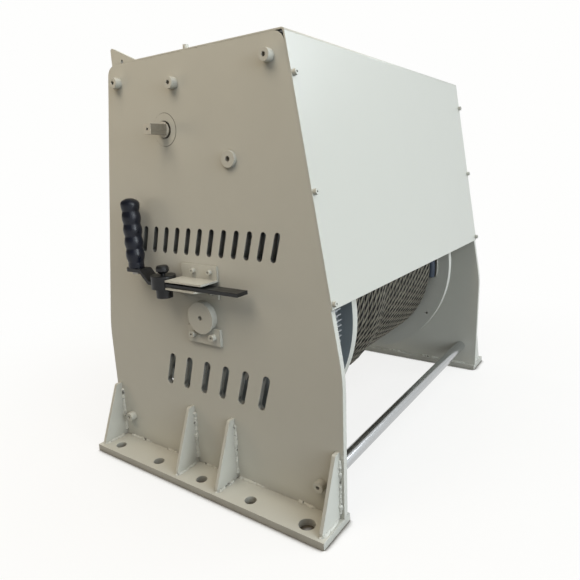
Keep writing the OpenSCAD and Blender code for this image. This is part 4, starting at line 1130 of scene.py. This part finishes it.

§ §

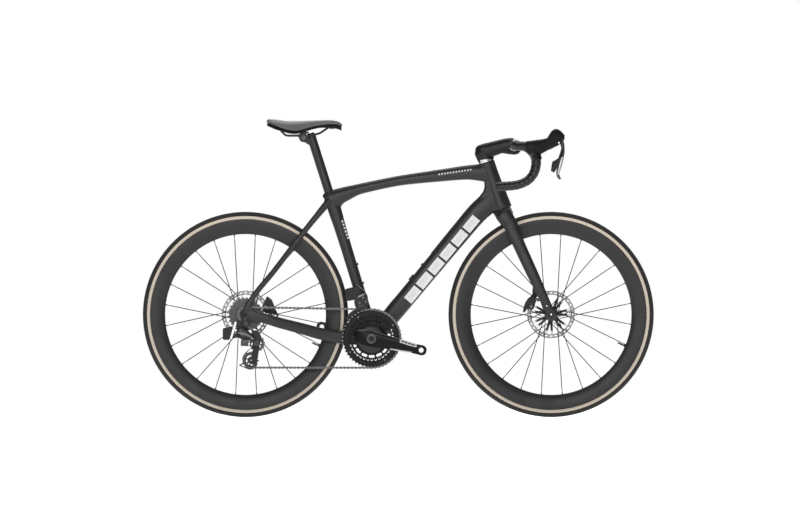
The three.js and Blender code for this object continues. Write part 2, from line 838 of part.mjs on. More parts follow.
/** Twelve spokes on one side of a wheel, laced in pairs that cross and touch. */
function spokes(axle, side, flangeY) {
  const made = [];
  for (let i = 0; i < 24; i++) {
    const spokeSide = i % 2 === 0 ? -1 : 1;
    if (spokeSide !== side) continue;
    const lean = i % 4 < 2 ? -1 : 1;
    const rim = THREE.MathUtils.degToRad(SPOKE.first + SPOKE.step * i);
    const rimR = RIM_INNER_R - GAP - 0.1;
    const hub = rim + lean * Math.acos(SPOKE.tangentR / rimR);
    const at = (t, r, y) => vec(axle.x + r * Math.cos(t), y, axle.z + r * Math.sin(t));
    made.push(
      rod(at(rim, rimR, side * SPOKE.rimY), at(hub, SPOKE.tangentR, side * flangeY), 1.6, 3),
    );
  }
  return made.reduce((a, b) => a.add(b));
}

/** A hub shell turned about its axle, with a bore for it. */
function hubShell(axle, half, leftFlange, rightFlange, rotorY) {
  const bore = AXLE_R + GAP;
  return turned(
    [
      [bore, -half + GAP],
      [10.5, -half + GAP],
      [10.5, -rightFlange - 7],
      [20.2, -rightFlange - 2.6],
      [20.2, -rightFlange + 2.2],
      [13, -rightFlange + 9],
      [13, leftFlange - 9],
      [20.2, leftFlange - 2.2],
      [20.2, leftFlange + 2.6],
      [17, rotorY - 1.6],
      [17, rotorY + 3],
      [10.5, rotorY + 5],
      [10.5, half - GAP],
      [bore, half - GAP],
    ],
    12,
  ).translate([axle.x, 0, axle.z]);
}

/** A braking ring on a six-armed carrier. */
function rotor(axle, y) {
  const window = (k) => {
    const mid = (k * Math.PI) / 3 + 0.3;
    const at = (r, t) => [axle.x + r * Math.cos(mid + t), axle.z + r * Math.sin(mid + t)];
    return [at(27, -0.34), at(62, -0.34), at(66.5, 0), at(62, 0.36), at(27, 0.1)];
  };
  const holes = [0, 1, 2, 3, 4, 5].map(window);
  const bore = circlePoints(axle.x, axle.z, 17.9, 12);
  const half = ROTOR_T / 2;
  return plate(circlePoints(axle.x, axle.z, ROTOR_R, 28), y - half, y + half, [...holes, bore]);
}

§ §

GIVEN EXERCISE → Look through the entries above and report each line where the string "code" occurs.

EXERCISE ANSWER →
Keep writing the OpenSCAD and Blender code for this image. This is part 4, starting at line 1130 of scene.py. This part finishes it.
The three.js and Blender code for this object continues. Write part 2, from line 838 of part.mjs on. More parts follow.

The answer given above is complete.